The caveator does not have to establish an immediate entitlement as against the current registered proprietor of a lot. The caveator might be a purchaser from a person entitled to a transfer from the registered proprietor. In that situation the caveat should allow the transfer from the registered proprietor to the caveator’s vendor.

Clearly, a purely contractual or personal right will not suffice to support a caveat.

Examples of caveatable interests are as follows:

1. Caveat as purchaser under a contract (but not in respect of a proposed allotment under the Land Sales Act 1984 – s.122(3) LTA).

2. Caveat as grantee of an option (Laybutt v AMOCO Australia Pty Ltd (1974) 132 CLR 57).

3. Caveat as mortgagee of an estate in fee simple under an unregistered mortgage.

4. Caveat as equitable mortgagee by deposit of Title Deed.

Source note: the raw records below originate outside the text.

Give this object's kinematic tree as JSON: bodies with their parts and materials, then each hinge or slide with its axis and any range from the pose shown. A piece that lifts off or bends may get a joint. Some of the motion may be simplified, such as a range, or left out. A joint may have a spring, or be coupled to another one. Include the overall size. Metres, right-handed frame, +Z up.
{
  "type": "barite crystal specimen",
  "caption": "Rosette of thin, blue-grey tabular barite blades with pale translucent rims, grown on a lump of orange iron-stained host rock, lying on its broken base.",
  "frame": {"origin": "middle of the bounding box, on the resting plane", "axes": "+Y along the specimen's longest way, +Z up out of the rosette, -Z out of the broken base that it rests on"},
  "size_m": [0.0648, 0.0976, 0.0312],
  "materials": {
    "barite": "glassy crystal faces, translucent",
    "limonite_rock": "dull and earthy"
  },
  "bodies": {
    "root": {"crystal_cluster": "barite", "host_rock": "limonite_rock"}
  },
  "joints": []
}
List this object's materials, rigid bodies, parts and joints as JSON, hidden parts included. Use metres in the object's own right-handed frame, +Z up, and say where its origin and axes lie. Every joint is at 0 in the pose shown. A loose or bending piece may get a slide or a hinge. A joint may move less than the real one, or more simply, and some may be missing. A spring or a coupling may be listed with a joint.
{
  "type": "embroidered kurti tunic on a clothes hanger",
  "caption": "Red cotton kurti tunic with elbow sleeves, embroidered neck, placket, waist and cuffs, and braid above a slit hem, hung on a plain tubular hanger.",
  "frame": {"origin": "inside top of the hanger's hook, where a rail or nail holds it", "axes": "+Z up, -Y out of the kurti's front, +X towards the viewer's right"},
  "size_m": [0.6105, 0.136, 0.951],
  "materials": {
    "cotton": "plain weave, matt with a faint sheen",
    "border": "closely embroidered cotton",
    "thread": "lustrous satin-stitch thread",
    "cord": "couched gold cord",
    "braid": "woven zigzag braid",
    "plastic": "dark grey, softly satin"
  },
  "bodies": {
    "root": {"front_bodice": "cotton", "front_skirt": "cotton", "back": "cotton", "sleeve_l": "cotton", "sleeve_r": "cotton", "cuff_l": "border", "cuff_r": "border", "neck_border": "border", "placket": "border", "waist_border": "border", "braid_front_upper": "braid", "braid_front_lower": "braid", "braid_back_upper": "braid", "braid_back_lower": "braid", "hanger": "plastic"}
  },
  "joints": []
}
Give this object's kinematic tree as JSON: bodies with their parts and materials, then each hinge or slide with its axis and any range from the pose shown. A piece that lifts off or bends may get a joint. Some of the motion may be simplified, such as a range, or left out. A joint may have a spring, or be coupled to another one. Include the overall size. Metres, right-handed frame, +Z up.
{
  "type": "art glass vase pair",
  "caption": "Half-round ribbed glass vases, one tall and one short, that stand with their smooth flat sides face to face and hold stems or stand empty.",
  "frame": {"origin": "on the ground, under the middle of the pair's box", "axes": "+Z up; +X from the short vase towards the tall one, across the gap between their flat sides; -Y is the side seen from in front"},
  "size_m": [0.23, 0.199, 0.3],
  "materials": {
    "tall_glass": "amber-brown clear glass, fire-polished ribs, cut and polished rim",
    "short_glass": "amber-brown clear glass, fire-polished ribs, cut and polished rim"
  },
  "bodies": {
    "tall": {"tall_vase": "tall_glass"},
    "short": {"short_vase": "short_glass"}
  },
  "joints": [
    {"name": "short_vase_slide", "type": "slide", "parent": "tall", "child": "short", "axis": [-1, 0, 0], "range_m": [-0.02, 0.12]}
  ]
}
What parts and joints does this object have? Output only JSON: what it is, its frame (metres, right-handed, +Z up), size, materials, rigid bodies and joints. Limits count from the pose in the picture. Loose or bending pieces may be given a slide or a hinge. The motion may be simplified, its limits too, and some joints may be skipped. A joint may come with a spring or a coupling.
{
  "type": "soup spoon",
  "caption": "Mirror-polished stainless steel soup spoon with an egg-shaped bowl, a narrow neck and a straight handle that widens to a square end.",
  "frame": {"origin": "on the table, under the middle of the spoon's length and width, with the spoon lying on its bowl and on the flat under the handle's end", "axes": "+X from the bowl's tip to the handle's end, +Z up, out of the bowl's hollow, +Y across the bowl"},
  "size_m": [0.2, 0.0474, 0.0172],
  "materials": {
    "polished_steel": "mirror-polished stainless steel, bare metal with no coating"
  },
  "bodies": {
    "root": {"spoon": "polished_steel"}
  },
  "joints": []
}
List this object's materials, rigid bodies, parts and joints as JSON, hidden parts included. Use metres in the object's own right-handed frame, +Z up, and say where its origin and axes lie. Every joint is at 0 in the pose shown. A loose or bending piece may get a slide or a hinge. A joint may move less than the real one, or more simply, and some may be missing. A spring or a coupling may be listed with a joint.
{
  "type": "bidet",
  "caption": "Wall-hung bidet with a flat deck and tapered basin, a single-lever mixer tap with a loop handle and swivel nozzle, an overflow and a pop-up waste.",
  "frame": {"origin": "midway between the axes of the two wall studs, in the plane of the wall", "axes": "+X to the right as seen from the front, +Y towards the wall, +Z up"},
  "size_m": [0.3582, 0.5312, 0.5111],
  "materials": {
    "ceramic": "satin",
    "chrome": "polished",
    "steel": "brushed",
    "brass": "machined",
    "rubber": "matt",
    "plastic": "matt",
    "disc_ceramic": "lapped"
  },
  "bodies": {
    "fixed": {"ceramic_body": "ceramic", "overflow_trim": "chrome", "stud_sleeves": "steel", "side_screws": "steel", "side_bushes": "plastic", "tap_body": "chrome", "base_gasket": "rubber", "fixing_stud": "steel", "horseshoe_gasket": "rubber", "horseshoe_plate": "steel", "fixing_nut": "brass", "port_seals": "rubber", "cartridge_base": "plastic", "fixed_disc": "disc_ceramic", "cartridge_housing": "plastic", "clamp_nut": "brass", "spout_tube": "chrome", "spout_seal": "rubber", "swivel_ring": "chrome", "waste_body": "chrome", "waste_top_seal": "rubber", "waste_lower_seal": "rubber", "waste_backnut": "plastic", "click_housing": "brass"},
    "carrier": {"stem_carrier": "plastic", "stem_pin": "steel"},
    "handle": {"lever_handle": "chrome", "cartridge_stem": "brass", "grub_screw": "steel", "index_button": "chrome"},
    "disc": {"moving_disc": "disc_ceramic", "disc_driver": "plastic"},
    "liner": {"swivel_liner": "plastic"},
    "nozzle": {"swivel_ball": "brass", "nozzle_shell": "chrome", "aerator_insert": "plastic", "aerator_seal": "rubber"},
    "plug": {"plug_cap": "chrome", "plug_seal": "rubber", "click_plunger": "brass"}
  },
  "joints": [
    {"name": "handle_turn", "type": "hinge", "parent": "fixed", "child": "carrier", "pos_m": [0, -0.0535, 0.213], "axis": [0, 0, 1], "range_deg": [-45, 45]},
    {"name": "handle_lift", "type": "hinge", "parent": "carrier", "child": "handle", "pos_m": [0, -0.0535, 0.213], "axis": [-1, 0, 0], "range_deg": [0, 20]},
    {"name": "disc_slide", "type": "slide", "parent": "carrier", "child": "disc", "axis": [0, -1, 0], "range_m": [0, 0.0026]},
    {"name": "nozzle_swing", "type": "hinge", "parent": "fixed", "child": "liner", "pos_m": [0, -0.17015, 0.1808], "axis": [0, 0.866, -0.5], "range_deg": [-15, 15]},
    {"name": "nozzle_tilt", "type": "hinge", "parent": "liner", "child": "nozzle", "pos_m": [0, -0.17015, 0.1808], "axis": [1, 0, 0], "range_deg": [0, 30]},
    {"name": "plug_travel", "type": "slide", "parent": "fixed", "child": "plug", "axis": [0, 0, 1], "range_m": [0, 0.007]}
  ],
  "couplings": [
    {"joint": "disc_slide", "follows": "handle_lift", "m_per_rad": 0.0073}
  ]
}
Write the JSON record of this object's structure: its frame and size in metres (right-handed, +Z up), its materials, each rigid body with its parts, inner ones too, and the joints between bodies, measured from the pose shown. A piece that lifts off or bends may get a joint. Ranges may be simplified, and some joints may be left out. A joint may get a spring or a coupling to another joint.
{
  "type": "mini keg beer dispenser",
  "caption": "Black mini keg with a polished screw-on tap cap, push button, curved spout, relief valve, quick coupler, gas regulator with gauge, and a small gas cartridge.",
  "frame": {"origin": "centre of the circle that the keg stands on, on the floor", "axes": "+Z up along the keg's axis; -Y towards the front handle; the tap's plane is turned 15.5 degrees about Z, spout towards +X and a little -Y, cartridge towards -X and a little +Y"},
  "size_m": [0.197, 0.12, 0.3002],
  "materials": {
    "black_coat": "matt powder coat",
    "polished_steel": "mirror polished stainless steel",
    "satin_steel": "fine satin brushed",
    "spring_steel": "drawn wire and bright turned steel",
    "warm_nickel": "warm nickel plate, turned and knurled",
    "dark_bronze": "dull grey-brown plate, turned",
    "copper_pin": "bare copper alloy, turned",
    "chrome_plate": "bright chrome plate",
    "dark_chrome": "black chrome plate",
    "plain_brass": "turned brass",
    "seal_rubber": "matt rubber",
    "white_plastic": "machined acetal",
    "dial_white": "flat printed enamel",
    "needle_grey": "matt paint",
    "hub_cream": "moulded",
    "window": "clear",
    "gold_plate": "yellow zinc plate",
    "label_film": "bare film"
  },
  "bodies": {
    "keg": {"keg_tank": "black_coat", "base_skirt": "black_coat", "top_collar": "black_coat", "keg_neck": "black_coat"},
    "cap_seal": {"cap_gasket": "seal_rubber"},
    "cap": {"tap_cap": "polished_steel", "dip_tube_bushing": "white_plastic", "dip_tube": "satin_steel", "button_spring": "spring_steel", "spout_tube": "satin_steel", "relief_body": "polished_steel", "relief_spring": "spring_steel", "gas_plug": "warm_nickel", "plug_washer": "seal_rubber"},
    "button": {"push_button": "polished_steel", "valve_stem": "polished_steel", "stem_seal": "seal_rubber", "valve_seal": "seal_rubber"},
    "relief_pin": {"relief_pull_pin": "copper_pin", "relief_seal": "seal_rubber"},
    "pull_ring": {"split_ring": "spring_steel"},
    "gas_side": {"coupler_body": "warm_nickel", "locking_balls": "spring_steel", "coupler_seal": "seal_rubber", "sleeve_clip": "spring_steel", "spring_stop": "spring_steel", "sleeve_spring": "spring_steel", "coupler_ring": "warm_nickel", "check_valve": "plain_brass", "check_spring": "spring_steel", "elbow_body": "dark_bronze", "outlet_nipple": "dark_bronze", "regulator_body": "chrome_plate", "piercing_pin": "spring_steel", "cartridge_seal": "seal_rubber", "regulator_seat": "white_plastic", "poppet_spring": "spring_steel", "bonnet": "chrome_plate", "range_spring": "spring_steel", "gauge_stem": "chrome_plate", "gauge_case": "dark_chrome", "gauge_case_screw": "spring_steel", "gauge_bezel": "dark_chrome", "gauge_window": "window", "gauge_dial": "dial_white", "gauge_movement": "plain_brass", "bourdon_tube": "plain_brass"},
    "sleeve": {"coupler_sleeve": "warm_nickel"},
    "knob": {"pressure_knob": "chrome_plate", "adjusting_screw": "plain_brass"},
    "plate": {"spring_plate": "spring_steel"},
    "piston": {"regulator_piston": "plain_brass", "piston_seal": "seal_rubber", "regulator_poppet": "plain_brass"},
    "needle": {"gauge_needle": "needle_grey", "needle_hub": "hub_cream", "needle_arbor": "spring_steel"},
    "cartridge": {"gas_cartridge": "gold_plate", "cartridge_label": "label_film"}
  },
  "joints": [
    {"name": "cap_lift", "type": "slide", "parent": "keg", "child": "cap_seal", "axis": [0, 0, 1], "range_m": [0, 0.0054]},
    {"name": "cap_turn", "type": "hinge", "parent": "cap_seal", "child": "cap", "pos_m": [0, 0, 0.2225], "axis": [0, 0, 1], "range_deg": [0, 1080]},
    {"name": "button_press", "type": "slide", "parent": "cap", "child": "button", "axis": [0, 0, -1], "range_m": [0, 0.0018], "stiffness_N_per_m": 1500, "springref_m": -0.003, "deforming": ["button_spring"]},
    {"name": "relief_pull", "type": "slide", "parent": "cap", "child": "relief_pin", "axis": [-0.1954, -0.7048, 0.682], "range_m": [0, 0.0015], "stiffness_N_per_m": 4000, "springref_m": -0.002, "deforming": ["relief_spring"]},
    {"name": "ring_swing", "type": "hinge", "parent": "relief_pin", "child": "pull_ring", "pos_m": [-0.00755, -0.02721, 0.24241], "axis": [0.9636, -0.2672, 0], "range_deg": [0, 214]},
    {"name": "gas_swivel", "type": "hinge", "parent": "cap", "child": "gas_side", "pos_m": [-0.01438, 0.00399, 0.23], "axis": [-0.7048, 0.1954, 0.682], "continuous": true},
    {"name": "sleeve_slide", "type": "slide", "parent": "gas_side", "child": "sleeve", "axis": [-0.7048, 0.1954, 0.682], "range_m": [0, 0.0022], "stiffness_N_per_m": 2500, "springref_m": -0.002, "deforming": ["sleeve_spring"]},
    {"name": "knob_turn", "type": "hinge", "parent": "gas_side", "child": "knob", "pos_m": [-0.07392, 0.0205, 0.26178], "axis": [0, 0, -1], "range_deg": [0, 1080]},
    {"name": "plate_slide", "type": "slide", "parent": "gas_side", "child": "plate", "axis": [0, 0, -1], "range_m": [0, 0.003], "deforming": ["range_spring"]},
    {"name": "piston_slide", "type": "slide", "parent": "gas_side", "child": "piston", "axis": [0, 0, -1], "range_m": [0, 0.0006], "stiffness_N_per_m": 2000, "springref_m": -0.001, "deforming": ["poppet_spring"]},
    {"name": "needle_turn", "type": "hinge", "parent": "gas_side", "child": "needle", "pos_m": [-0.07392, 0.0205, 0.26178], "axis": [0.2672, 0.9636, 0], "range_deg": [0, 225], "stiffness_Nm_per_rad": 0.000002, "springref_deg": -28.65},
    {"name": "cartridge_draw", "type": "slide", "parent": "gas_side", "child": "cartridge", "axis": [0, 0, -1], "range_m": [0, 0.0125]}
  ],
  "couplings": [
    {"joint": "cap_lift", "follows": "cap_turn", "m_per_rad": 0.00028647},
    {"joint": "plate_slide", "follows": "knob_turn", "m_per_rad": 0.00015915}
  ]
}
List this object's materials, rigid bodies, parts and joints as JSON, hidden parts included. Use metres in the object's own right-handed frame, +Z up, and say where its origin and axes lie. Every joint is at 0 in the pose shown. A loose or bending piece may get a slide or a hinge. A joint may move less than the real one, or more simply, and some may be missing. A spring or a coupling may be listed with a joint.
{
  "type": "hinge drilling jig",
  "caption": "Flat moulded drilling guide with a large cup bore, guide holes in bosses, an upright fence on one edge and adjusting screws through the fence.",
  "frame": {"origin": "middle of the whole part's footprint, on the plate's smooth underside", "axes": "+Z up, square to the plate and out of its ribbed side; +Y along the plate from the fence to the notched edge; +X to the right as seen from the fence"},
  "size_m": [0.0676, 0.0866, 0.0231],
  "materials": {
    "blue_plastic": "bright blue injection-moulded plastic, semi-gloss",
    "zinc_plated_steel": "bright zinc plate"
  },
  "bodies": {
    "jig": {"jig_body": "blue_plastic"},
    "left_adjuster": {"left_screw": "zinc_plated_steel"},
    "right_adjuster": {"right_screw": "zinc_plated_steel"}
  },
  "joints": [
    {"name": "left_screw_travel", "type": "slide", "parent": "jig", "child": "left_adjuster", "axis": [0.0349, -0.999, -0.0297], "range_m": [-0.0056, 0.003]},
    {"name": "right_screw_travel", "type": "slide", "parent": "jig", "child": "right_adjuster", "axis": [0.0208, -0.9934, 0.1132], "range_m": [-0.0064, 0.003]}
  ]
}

5. Caveat as purchaser under an instalment contract.[12] In Re Moore’s Caveat[13] the purchaser under an instalment contract instead of forbidding registration until completion of the instalment contract forbad registration of any dealing “until this caveat … [be] withdrawn, or by order of the Supreme Court … withdrawn” McPerherson J ordered removal of the caveat as it was not a caveat within the contemplation of s.74(1) PLA.

6. Caveat as a beneficiary under a resulting, constructive or implied trust.

7. Caveat as entitled Co-Owner.

8. Caveat as holder of a purchaser’s lien (refund of deposit monies when the caveator has rescinded contract) (Ex parte Lord [1985] 2 Qd R 198) Where the contract goes off through no fault of the purchaser, in respect of that part of the purchase price which has been paid, equity treats the purchaser as a secured creditor, the security being a lien over the property. The right arises automatically and is not dependent on action to enforce the lien being successful.

9. Caveat as equitable chargee under a building contract (where the contract specifically charges the land).